If you’d lose sleep over a 15–20% drop, a protective put can define your worst-case outcome while you keep long exposure.

Cost of Protection

Insurance isn’t free

The put premium reduces your stock gains. Longer-dated or closer-to-the-money puts cost more, but they provide stronger protection.

Longer protection windows cost more premium (illustrative).

Illustrative example only: chart values are simplified to teach mechanics and are not live quotes or trade forecasts.

Greeks In Action

Vega helps, theta hurts

Protective puts are long vega (they gain value if volatility rises) but they lose value from time decay. If volatility spikes during a selloff, the put can become more valuable even before price hits the strike.

Higher implied volatility increases the put’s value (vega effect).

Illustrative example only: chart values are simplified to teach mechanics and are not live quotes or trade forecasts.

Theta causes the protective put to bleed value as time passes.

Illustrative example only: chart values are simplified to teach mechanics and are not live quotes or trade forecasts.

When It’s Worth It

Use it strategically

Protective puts are most useful when downside risk is elevated and you need to stay invested. Think earnings season, macro events, or a concentrated holding you can’t afford to sell.

Worth it when…

  • • You need short-term protection around known events.
  • • Your portfolio is concentrated in one name.
  • • You want to stay long but cap downside risk.

Maybe skip when…

  • • You can reduce risk by trimming the stock instead.
  • • Volatility is already extremely high and protection is expensive.
  • • Your time horizon is long and you can ride out drawdowns.

Who This Is For

Stock owners who want to protect their holdings against a significant drop without selling their shares.

Learning Objectives

  • • Explain how a protective put works as insurance for your stock position.
  • • Calculate the cost of protection and its effect on your net returns.
  • • Understand how vega and theta affect a protective put over time.
  • • Decide when a protective put is worth the cost vs. other alternatives (selling shares, collars).

Risk Note

The main cost of a protective put is the premium, which reduces your net return if the stock goes up or stays flat. If the stock does not drop, you lose the premium—similar to paying for insurance you never use. Over time, repeatedly buying puts can significantly drag on performance.

Example Walkthrough

Scenario: You own 100 shares of XYZ at $100. You buy the $95 put expiring in 60 days for $2.50 ($250 total).

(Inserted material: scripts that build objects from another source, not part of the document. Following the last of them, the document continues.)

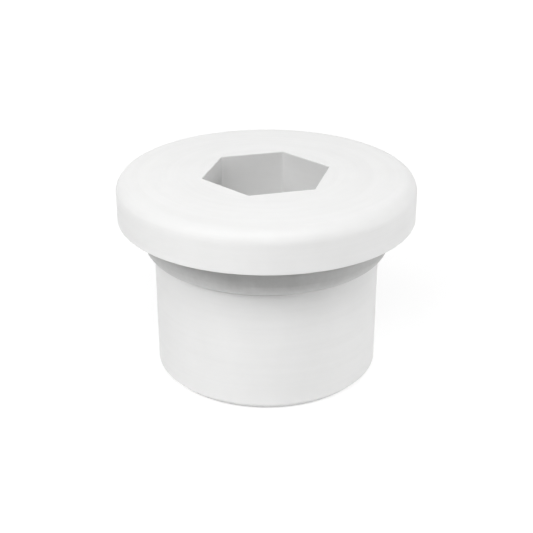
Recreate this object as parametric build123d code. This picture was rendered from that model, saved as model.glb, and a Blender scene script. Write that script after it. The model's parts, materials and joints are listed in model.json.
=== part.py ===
from build123d import *
from math import radians, tan
import os

# Hex socket plug, turned from one piece, with an O-ring in the neck under its head.
# Millimetres. +Z runs up the plug's axis. The origin is the centre of the shank's end face, so
# the plug stands on that end with its head on top, and the socket has two corners on the X axis.

# Shank: the plain envelope of the thread, from the head's underside to the end face.
shank_diameter = 16.0
shank_length = 11.5
end_chamfer = 0.5

# Head: a thick disc with a rounded top edge and a sharp rim below.
head_overhang = 2.5
head_thickness = 3.0
head_edge_radius = 1.0

# O-ring: a round section that stands on the shoulder where the shank begins.
ring_section = 1.78
ring_neck_clearance = 0.09
ring_shoulder_clearance = 0.01

# Neck: an undercut between head and shoulder, as wide as the ring and its side play.
neck_depth = 1.15
ring_side_play = 0.82

# Socket: a hexagon broached over a pilot hole, whose drill point stays in the floor.
hexagon_across_flats = 8.0
hexagon_depth = 6.0
pilot_margin = 0.2
drill_point_angle = 120.0

# Places that follow from the sizes above.
shank_radius = shank_diameter / 2
head_radius = shank_radius + head_overhang
seat_height = shank_length
top_height = seat_height + head_thickness
neck_radius = shank_radius - neck_depth
shoulder_height = seat_height - (ring_section + ring_side_play)
ring_radius = ring_section / 2
ring_line_radius = neck_radius + ring_neck_clearance + ring_radius
ring_line_height = shoulder_height + ring_shoulder_clearance + ring_radius
socket_floor = top_height - hexagon_depth
pilot_radius = hexagon_across_flats / 2 - pilot_margin
drill_point_depth = pilot_radius / tan(radians(drill_point_angle / 2))


# The outline that a lathe would cut, from the axis out and back, with the head's rounded edge.
def turned_outline():
    rim = (head_radius, top_height)
    with BuildSketch(Plane.XZ) as outline:
        with BuildLine():
            Polyline(
                (0, 0),
                (shank_radius - end_chamfer, 0),
                (shank_radius, end_chamfer),
                (shank_radius, shoulder_height),
                (neck_radius, shoulder_height),
                (neck_radius, seat_height),
                (head_radius, seat_height),
                rim,
                (0, top_height),
                close=True,
            )
        make_face()
        fillet(outline.vertices().sort_by_distance(rim)[0], head_edge_radius)
    return outline.sketch


# The hexagon, down to its floor, and the drill point left by the pilot hole below it.
def socket_cutter():
    with BuildPart() as cutter:
        with BuildSketch(Plane.XY.offset(socket_floor)):
            RegularPolygon(hexagon_across_flats / 2, 6, major_radius=False)
        extrude(amount=hexagon_depth)
        with BuildSketch(Plane.XZ):
            with BuildLine():
                Polyline(
                    (0, socket_floor - drill_point_depth),
                    (pilot_radius, socket_floor),
                    (0, socket_floor),
                    close=True,
                )
            make_face()
        revolve(axis=Axis.Z)
    return cutter.part


def plug_body():
    turned = revolve(turned_outline(), axis=Axis.Z)
    return turned - socket_cutter()


def o_ring():
    with BuildSketch(Plane.XZ) as section:
        with Locations((ring_line_radius, ring_line_height)):
            Circle(ring_radius)
    return revolve(section.sketch, axis=Axis.Z)


os.makedirs("parts", exist_ok=True)
export_step(plug_body(), "parts/plug_body.step")
export_step(o_ring(), "parts/o_ring.step")
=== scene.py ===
import bpy
import json
from math import atan2, cos, pi, radians, sin, tan
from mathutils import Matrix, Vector

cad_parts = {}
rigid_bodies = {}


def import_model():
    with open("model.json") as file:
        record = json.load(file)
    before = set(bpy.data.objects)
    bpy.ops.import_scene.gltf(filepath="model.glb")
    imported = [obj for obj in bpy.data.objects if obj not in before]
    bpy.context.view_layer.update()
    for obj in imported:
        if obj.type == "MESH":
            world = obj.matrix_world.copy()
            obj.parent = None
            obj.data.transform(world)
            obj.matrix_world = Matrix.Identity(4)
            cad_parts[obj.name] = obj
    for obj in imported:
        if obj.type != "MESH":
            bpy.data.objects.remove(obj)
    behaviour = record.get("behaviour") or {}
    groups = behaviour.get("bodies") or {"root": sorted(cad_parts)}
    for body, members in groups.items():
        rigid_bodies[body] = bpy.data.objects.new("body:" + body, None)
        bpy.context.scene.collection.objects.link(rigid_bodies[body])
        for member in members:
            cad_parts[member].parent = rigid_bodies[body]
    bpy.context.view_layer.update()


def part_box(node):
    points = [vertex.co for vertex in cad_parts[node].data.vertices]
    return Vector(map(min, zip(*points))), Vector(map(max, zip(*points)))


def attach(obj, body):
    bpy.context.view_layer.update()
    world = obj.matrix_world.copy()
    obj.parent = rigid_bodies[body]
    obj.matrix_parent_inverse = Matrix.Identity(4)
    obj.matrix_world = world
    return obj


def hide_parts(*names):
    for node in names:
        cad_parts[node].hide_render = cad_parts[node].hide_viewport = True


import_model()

mm = 0.001
plugLow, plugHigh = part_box("plug_body")
ringLow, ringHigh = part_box("o_ring")
print("frame loaded, plug stands", round(plugHigh[2] / mm, 2), "mm high")


# node helpers

def addNode(tree, kind, settings=None, inputs=None):
    node = tree.nodes.new(kind)
    for name, value in (settings or {}).items():
        setattr(node, name, value)
    for key, value in (inputs or {}).items():
        if isinstance(value, bpy.types.NodeSocket):
            tree.links.new(value, node.inputs[key])
        else:
            node.inputs[key].default_value = value
    return node


def calc(tree, operation, *values, clamp=False):
    settings = {"operation": operation, "use_clamp": clamp}
    return addNode(tree, "ShaderNodeMath", settings, dict(enumerate(values))).outputs[0]


def newTree(name, sizes):
    tree = bpy.data.node_groups.new(name, "GeometryNodeTree")
    tree.interface.new_socket("Geometry", in_out="INPUT", socket_type="NodeSocketGeometry")
    for label, kind in sizes.items():
        tree.interface.new_socket(label, in_out="INPUT", socket_type=kind)
    tree.interface.new_socket("Geometry", in_out="OUTPUT", socket_type="NodeSocketGeometry")
    return tree, tree.nodes.new("NodeGroupInput").outputs, tree.nodes.new("NodeGroupOutput").inputs


# every tree ends the same way: smooth, realized and dressed in its material
def endTree(tree, given, result, shape):
    smooth = addNode(tree, "GeometryNodeSetShadeSmooth", None, {"Geometry": shape}).outputs[0]
    realized = addNode(tree, "GeometryNodeRealizeInstances", None, {"Geometry": smooth}).outputs[0]
    dressed = addNode(tree, "GeometryNodeSetMaterial", None,
                      {"Geometry": realized, "Material": given["Material"]}).outputs[0]
    tree.links.new(dressed, result["Geometry"])


def bakeTree(name, startMesh, tree, values):
    carrier = bpy.data.objects.new(name + "Carrier", startMesh)
    bpy.context.scene.collection.objects.link(carrier)
    modifier = carrier.modifiers.new("make", "NODES")
    modifier.node_group = tree
    for entry in tree.interface.items_tree:
        if entry.in_out == "INPUT" and entry.name in values:
            modifier[entry.identifier] = values[entry.name]
    bpy.context.view_layer.update()
    graph = bpy.context.evaluated_depsgraph_get()
    finished = bpy.data.meshes.new_from_object(carrier.evaluated_get(graph))
    used = [material for material in finished.materials if material]
    finished.materials.clear()        # drops the start mesh's empty slot
    for material in used:
        finished.materials.append(material)
    finished.polygons.foreach_set("material_index", [0] * len(finished.polygons))
    carrier.modifiers.remove(modifier)
    bpy.data.objects.remove(carrier)
    finished.name = name
    piece = bpy.data.objects.new(name, finished)
    bpy.context.scene.collection.objects.link(piece)
    return piece


# material helpers

def newMaterial(name):
    material = bpy.data.materials.new(name)
    material.use_nodes = True
    return material, material.node_tree, material.node_tree.nodes["Principled BSDF"]


def mixColours(tree, share, first, second):
    mix = tree.nodes.new("ShaderNodeMix")
    mix.data_type = "RGBA"
    tree.links.new(share, mix.inputs["Factor"])
    mix.inputs["A"].default_value = first
    mix.inputs["B"].default_value = second
    return mix.outputs["Result"]


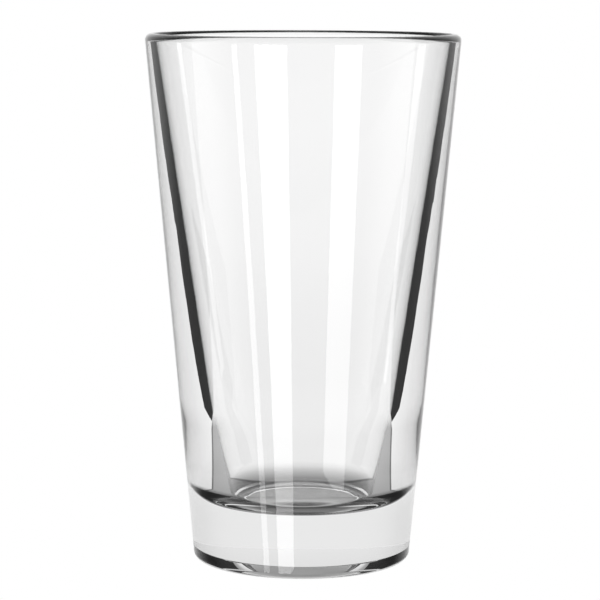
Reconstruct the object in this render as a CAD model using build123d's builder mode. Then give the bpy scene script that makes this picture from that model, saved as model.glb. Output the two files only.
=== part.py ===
from build123d import *
import os

# A straight-sided bar mixing glass: one piece of pressed soda-lime glass.
# The cavity tapers faster than the outside, so the wall thickens towards a solid base.
# Millimetres. The foot stands on z = 0, and the axis of revolution is +Z.

# Outside cone
height = 149.2
rim_radius = 44.45
# Cavity: a straight taper down to the throat, a slightly steeper one below it, and a gently dished floor
rim_wall = 2.7
throat_radius = 25.9
throat_height = 43.0
floor_radius = 20.5
floor_edge_thickness = 16.8
floor_centre_thickness = 16.2
# Underside: a flat bearing ring around a shallow domed push-up
bearing_outer_radius = 30.75
bearing_inner_radius = 26.3
push_up_radius = 22.0
push_up_height = 2.7
push_up_crown = 3.0
# Rounded corners: the lip is rolled over outwards and has a tighter inner edge
lip_outer_round = 1.85
lip_inner_round = 0.6
throat_round = 110.0
floor_corner_round = 7.0
heel_round = 2.0
bearing_inner_round = 1.0
push_up_round = 1.5

mouth_radius = rim_radius - rim_wall

with BuildPart() as glass_body:
    with BuildSketch(Plane.XZ) as half_section:
        with BuildLine() as outline:
            skin = FilletPolyline(
                (0, push_up_crown),
                (push_up_radius, push_up_height),
                (bearing_inner_radius, 0),
                (bearing_outer_radius, 0),
                (rim_radius, height),
                (mouth_radius, height),
                (throat_radius, throat_height),
                (floor_radius, floor_edge_thickness),
                (0, floor_centre_thickness),
                radius=[
                    push_up_round,
                    bearing_inner_round,
                    heel_round,
                    lip_outer_round,
                    lip_inner_round,
                    throat_round,
                    floor_corner_round,
                ],
            )
            Line(skin @ 1, skin @ 0)
        make_face()
    revolve(axis=Axis.Z)
glass_body.part.label = "glass_body"

os.makedirs("parts", exist_ok=True)
export_step(glass_body.part, "parts/glass_body.step")
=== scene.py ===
"""A bar mixing glass of pressed soda-lime glass, in a bright product-photo tent. Lengths are in metres."""
import math

import bpy
from mathutils import Matrix, Vector


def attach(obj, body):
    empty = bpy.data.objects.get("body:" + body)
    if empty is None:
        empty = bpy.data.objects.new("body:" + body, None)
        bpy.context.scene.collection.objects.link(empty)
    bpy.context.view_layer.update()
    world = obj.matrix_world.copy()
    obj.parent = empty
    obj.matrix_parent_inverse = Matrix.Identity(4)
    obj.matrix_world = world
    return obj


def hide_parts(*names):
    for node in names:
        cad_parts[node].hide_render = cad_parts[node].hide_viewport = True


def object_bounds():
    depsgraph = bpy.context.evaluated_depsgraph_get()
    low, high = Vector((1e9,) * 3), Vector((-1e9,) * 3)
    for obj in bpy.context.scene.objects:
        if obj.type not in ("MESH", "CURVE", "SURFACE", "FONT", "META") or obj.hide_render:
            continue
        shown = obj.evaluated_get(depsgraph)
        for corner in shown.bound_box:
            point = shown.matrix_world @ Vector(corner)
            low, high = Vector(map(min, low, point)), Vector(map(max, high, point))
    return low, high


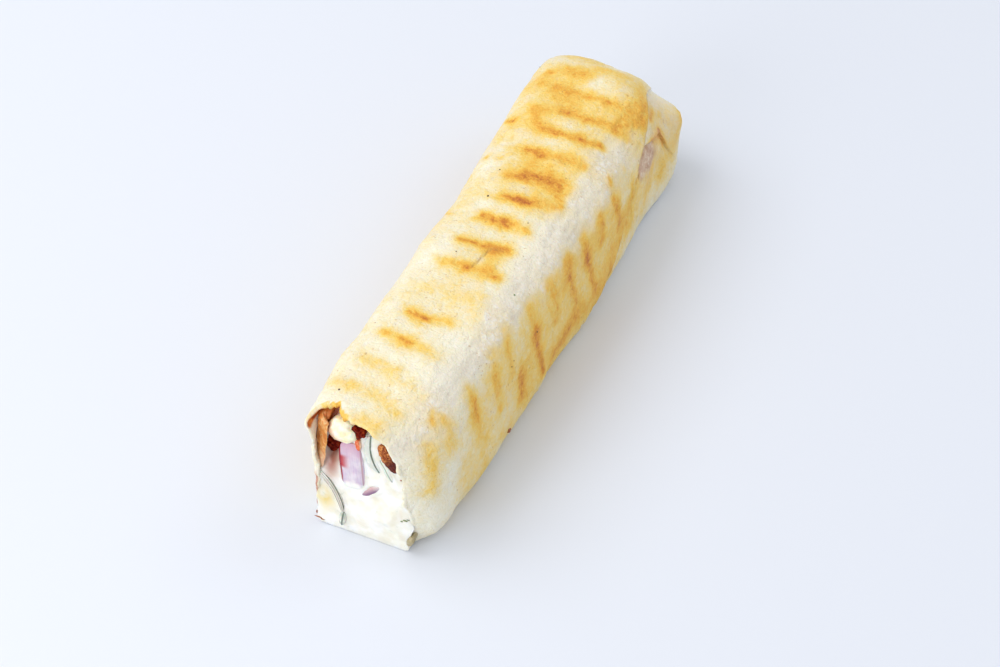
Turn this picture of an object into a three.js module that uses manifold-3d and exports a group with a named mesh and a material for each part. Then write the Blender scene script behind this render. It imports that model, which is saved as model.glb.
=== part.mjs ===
// Doner wrap: toasted flatbread rolled round meat, vegetables and white sauce, open at the mouth and
// folded shut at the far end. Millimetres. While it is shaped, Y runs from the mouth (Y = 0) to the folded
// end, X runs to the right of someone looking in at the mouth, and Z is up from the surface that the wrap
// lies on. Angles go round the roll's section: 0 is its right side, 90 its top, 180 its left and 270 its
// underside.
import * as THREE from "three";
import { mergeVertices } from "three/addons/utils/BufferGeometryUtils.js";
import Module from "manifold-3d";

const wasm = await Module();
wasm.setup();

// Driving sizes of the roll
const ROLL_LENGTH = 213;
const ROLL_HEIGHT = 49.4;
const PRESSED_FLAT = 1.2; // height lost where the rounded underside is pressed flat
const BREAD = 1.8; // thickness of one sheet of bread
const GAP = 0.3; // clearance between neighbouring pieces
const SAUCE_GAP = 0.5; // clearance between the sauce and the bread
const MOUTH_LEFT = 0.2; // the mouth's left wall, which sets where X = 0 is
const MOUTH_RIGHT = 36.3;
const BODY_RIGHT = 42.6; // the right wall behind the mouth
const LEFT_BULGE = 4.6; // how far the left wall swells behind the mouth
const LEFT_WIDENING = 4.7; // and how much further over every 200 mm
const LEFT_FLARE = 7; // lengths over which the pinched mouth opens out
const RIGHT_FLARE = 5;
const BELLY = 2; // the roll's swelling to the right about its middle
const BELLY_AT = 128;
const BELLY_SPAN = 50;

// How square the roll's four corners are: 2 is an ellipse, larger is squarer
const TOP_RIGHT_AT_MOUTH = 2.45;
const TOP_RIGHT = 2.9;
const TOP_LEFT = 4.6;
const BOTTOM_LEFT = 7;
const BOTTOM_RIGHT = 6;
const SHOULDER_RUN = 35; // distance behind the mouth where the top right corner is fully square

// The mouth is drawn out of shape by the filling and by handling
const MOUTH_LEAN = 2.7; // its right wall leans in by this much towards the top
const EAR_OUT = 3.6; // the outer sheet's top left corner sticks out as an ear
const EAR_AT = 134;
const EAR_SPAN = 12;
const SHAPE_FADE = 11; // both die away over this length

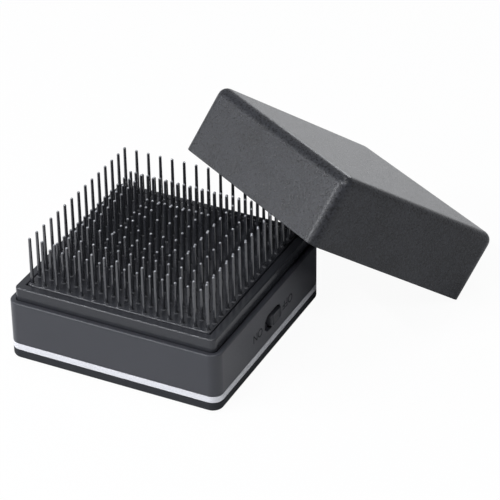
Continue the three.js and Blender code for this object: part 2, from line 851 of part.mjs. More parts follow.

Best case: XYZ rises to $115

Stock gain: +$15/share. Put expires worthless: −$2.50/share. Net: +$1,250. You paid for insurance you did not need, but your profit is still strong.

Worst case: XYZ drops to $75

Stock loss: −$25/share. But the put is worth $20 ($95 − $75). Net loss: ($−25 + $20 − $2.50) × 100 = −$750. Without the put, you would have lost $2,500. The put saved you $1,750.

Breakeven: $100 + $2.50 = $102.50 (to recover the put cost, the stock must rise by the premium). Max loss: ($100 − $95 + $2.50) × 100 = $750.

Common Mistakes

Buying protection when IV is already high

When volatility spikes (like during a selloff), puts become expensive. Buying protection at peak fear means paying a premium for inflated IV.

Choosing too short an expiration

A 7-day put is cheap but decays fast. If the drop takes longer to materialize, the put can expire worthless before it helps.

Over-insuring routinely

Buying puts every month on all holdings drags heavily on returns. Use protective puts strategically around events, not as a permanent habit.

Quick Recap

  • • A protective put = long 100 shares + long 1 put. It caps your downside at the strike minus the premium cost.
  • • You pay the put premium as the cost of insurance; if the stock goes up, the premium is your only loss.
  • • Best used strategically around specific events (earnings, macro risk) rather than as permanent protection.